Rained Out in Krakow
My husband tells me that he has to go to Krakow on business. He leaves on Sunday the 2nd of October, his birthday. Do I want to come with him? This is his nth visit to Krakow but I have never been there. I happily agree and plan to have a celebratory dinner together in Krakow. I book myself in another hotel as he will be busy in his conference and I won’t see much of him anyway. However I manage to get myself on the same flight in and out.
2 October 2016
Our flight is delayed. Sigh! It is late by the time we arrive in a very cold and rainy Krakow. Our idea of settling in our hotels, changing and strolling out for a nice meal is not going to work. I had made a list of a few nice restaurants which we were going to check out. Instead we go to the fall-back option and head straight to an Indian restaurant recommended by friends. Dinner is acceptable but it is not the festive occasion I had planned it to be. My husband drops me at my hotel and we say our goodbyes. I shall see him only on the day we leave.
3 October 2016
After a relaxed breakfast, I set out to start my day of sightseeing. It is a gloomy day, very wet and cold. I had been hoping for better weather but it is not to be.
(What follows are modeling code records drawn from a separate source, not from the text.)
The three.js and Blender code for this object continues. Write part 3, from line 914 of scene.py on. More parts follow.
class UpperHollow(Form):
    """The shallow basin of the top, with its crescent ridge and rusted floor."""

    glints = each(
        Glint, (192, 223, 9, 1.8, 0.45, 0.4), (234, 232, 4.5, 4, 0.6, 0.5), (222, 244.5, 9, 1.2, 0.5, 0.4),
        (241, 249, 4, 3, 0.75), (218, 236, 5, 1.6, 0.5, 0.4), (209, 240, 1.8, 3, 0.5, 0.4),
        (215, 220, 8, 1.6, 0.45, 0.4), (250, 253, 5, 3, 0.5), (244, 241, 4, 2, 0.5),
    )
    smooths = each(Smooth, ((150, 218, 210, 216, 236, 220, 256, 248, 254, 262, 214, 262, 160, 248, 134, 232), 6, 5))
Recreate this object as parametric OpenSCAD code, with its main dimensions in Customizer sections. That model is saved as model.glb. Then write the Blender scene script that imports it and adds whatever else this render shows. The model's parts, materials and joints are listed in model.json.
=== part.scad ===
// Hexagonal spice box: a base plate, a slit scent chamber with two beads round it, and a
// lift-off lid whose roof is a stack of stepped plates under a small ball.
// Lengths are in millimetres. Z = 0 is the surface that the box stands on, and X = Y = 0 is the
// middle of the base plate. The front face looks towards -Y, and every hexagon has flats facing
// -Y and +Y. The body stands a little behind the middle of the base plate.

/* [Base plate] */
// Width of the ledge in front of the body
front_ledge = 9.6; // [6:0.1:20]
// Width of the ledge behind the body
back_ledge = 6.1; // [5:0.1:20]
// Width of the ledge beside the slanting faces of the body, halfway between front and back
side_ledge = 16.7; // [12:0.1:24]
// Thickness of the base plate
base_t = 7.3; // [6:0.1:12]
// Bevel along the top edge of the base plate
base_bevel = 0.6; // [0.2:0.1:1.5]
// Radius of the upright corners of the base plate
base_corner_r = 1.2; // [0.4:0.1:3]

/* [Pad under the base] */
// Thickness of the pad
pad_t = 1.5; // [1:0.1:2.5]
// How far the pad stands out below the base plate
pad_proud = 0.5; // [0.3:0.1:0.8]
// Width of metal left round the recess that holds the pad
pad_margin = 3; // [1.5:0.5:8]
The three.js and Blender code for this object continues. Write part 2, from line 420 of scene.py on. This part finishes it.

My hotel is not far from Wawel castle. I walk along the Vistula river which looks as grey and miserable as the sky.
The castle is a complex of buildings with a big central courtyard. Used for more than a thousand years by different rulers, the site has seen many a change over time. The complex includes a number of museums and a cathedral.
Today being Monday two of the museums are free for visitors. I head first to the Crown Treasury and Armoury. How many weapons! Swords and lances, sabres, rapiers and daggers, guns, pistols, muskets and cannons. So many harbingers of death and destruction! The museum showcases both the treasures and the weapons used to acquire and/or protect them. I wander through the exhibits wondering where humanity would have been if only we had used our skills, our strengths and ideas in other directions. I also check out the Lost Wawel exhibition which has some interesting archaeological and historical information.
I then head to the Cathedral. Sitting in the stalls, I admire the beauty around me. I have just passed by the grave of a 20 year old whose body was never found. My sadness from the armoury continues. How many unknown, unnamed young men have died in all these wasted pursuits of wealth and glory! How many mothers would have wept for their loss! I go and look at the crypt of Chopin. He at least has left a wealth which is a true treasure.
Leaving the castle I walk up to the station to buy train tickets for my visit to Warsaw tomorrow. Then I indulge in a nice lunch at Glojonad, a vegetarian restaurant close to the Barbican and city gates. There is a ‘free’ walking tour in the afternoon which I plan to join. The old city is surrounded by beautiful parks. The first signs of autumn are strewn on the paths.
The meeting point for the tour is close to the Barbican. Once part of the city’s fortifications, it serves a much more benign function now as an exhibition/event hall.
I love my first look of the old city. The basilica of St Mary looms like a jewel in this gloomy day.
I always enjoy walking tours and this is no different. Our guide weaves a nice tale, with a judicious mix of history and myths. This large central square with the Basilica, the Cloth Hall and gorgeous residences all around is a true masterpiece. Dating back to the 13th century, it is beautifully designed and meant to impress. Which it does.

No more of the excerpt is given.